Raquel diz que comprou o apartamento de outro invasor há seis anos e pagou R$ 6 mil. Ela sabia da possibilidade de ter de sair, mas sempre teve a esperança que um dia a situação dos moradores do residencial seria regularizada. Ela até deu upgrade na unidade em que mora, com janelas em blindex, reboco e pintura.
Perigo – Vistoria realizada pela Defesa Civil de Campo Grande atestou o risco de acidente iminente para moradores do Carandiru, com sinais de instabilidade e estruturas colapsadas nos blocos invadidos. Já o Corpo de Bombeiros, no dia 6, determinou a interdição dos prédios constatando o óbvio, que a construção inacabada “não possui as medidas de segurança contra incêndio e pânico”.
Os riscos na “favela vertical” são visíveis já no emaranhado de fios que levam energia clandestinamente para os apartamentos e encanamento todo para fora das paredes. A Energisa chegou a fazer 51 ligações regulares no local após decisão judicial em 2015. Contudo, atualmente, segundo a própria concessionária informou à Defensoria Pública de Mato Grosso do Sul, há no local “11 unidades consumidoras com contrato ativo e regular”.
Por isso, em nome dos moradores, os defensores Regina Célia Rodrigues Magro e Carlos Eduardo Oliveira Souza querem que a Justiça determine a regularização das ligações de luz imediatamente.
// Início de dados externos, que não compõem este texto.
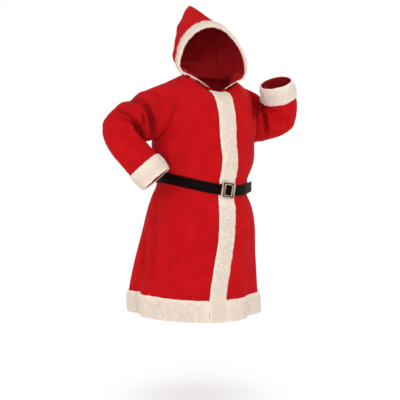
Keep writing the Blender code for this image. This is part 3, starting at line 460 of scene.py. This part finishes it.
def backingMaterial():
    # the wrong side of the plush, a fine flat knit
    material, tree, shader = newMaterial("plushBacking")
    darker, lighter = plush["back"]
    colour = addColours(tree, addNoise(tree, plush["backShade"], 3.0), [(0.3, darker), (0.7, lighter)])
    tree.links.new(colour, shader.inputs["Base Color"])
    knit = addBump(tree, addNoise(tree, plush["knitSize"], 1.0), plush["knitRelief"])
    tree.links.new(knit, shader.inputs["Normal"])
    finish(shader, plush["backFinish"])
    return material


fur = {
    "root": (0.82, 0.69, 0.58),
    "middle": (0.94, 0.84, 0.74),
    "tip": (1.0, 0.945, 0.87),
    "skin": 0.66,  # how far out the skin lies, as a share of the reach of the pile
    "lumps": 0.0020,
    "lumpLength": 0.022,
    "fullHeight": 0.007,  # where the skin lies lower than this, the pile is pressed and short
    "joinReach": 0.002,
    "joinShare": 0.8,  # each end goes this far towards the other, so that they close
    "joinCrease": 0.45,  # how square the ends stay, 1 for no groove between two pieces
    "streak": 0.0060,  # the pile lies in fine streaks along its comb, this far apart
    "streakShare": 0.55,
    "streakStretch": 0.88,
    "spacing": 0.0030,
    "clearOfCloth": 0.006,
    "clearOfBelt": 0.010,
    "shortest": 0.35,
    "length": 0.0072,
    "strandRadius": 0.00075,
    "lean": 0.75,
    "stray": 0.55,
    "lengthSpread": (0.7, 1.25),
    "shades": (0.05, 0.4, 0.65),  # of a strand's root, middle and tip, from 0 for dark to 1 for light
    "shadeSpread": 0.30,
    "streakShade": 0.45,
    "skinShade": 90.0,
    "tuftSize": 260.0,
    "tuftRelief": (0.8, 0.002),
    "skinFinish": {"Roughness": 0.95, "Specular IOR Level": 0.1},
    "pileFinish": {"Roughness": 0.75, "Specular IOR Level": 0.2, "Sheen Weight": 0.25},
    "seed": 4,
}


def furSkinMaterial():
    material, tree, shader = newMaterial("furSkin")
    patches = addNoise(tree, fur["skinShade"], 4.0, 0.6)
    colour = addColours(tree, patches, [(0.3, fur["root"]), (0.7, fur["middle"])])
    tree.links.new(colour, shader.inputs["Base Color"])
    tufts = addBump(tree, addNoise(tree, fur["tuftSize"], 4.0, 0.65), fur["tuftRelief"])
    tree.links.new(tufts, shader.inputs["Normal"])
    finish(shader, fur["skinFinish"])
    return material


def furPileMaterial():
    # each strand carries its own shade, lighter towards its tip
    material, tree, shader = newMaterial("furPile")
    shade = addNode(tree, "ShaderNodeAttribute", attribute_name="shade")
    stops = [(0.0, fur["root"]), (0.45, fur["middle"]), (1.0, fur["tip"])]
    tree.links.new(addColours(tree, shade.outputs["Fac"], stops), shader.inputs["Base Color"])
    finish(shader, fur["pileFinish"])
    return material


belt = {
    "colour": (0.0050, 0.0014, 0.0016),
    "rubbed": (0.015, 0.007, 0.006),  # along the edges
    "patchSize": 55.0,
    "grainSize": 420.0,
    "grainRelief": (0.35, 0.0003),
    "creaseSize": 70.0,
    "creaseRelief": (0.25, 0.0008),
    "finish": {"Roughness": 0.52, "Specular IOR Level": 0.03},
    "edge": 0.0007,  # how far its edges are rounded
    "rubbedFrom": 0.017,  # from its middle, and over what width the rubbing sets in
    "rubbedWidth": 0.008,
    "acrossLeast": 0.020,  # edges that rise more than this lie across the strap
}


def beltMaterial():
    material, tree, shader = newMaterial("beltLeather")
    wear = addNode(tree, "ShaderNodeAttribute", attribute_name="edge")
    patches = addNoise(tree, belt["patchSize"], 4.0, 0.6)
    worn = addNode(tree, "ShaderNodeMath", operation="MULTIPLY")
    tree.links.new(wear.outputs["Fac"], worn.inputs[0])
    tree.links.new(patches, worn.inputs[1])
    colour = addColours(tree, worn.outputs["Value"], [(0.15, belt["colour"]), (0.75, belt["rubbed"])])
    tree.links.new(colour, shader.inputs["Base Color"])
    grain = addNode(tree, "ShaderNodeTexVoronoi", {"Scale": belt["grainSize"]}, feature="F1")
    place = addNode(tree, "ShaderNodeTexCoord")
    tree.links.new(place.outputs["Object"], grain.inputs["Vector"])
    pebbles = addBump(tree, grain.outputs["Distance"], belt["grainRelief"])
    creases = addBump(tree, addNoise(tree, belt["creaseSize"], 5.0, 0.7), belt["creaseRelief"], pebbles)
    tree.links.new(creases, shader.inputs["Normal"])
    finish(shader, belt["finish"])
    return material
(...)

Ao Campo Grande News, a Águas Guariroba informou que as ligações de água existentes na invasão não são irregulares.
Reintegração de posse – Exatamente às 16h48, dez horas após megaoperação policial “acordar” os moradores do Carandiru, a Construtora Degrau, responsável por erguer blocos de apartamentos e abandoná-los, foi à Justiça para reaver o prédio invadido. O novo pedido feito em ação que tramita desde 2013 cita a “Abre-te Sésamo” como motivo para juiz determinar a “imediata reintegração de posse”.
A empresa alega que a ação policial evidenciou “a precariedade do local e risco à vida dos que ali moram”.
Em nome das famílias, a Defensoria Pública entrou no litígio e classificou a operação como “tentativa forçada de expulsão dos moradores, em evidente usurpação da função jurisdicional [das forças de segurança] para atender interesses privados”.
Os defensores Regina Célia e Carlos Eduardo questionam o empenho “repentino” dos órgãos de segurança em combater a criminalidade no local. Para a Defensoria, “a condução desastrosa da operação policial teve como desdobramento a violação da dignidade já fragilizada das famílias, ao acionar o Corpo de Bombeiros para realizar vistoria que interditou o local, gerando a notificação da Energisa para suspender o serviço de energia, deixando os moradores do Residencial Atenas sem o serviço essencial”.
Além da religação da luz, defensores querem o indeferimento do pedido de reintegração de posse feito pela construtora e que o TJMS (Tribunal de Justiça de Mato Grosso do Sul) crie uma Comissão de Conflitos Fundiários para buscar uma solução para moradores.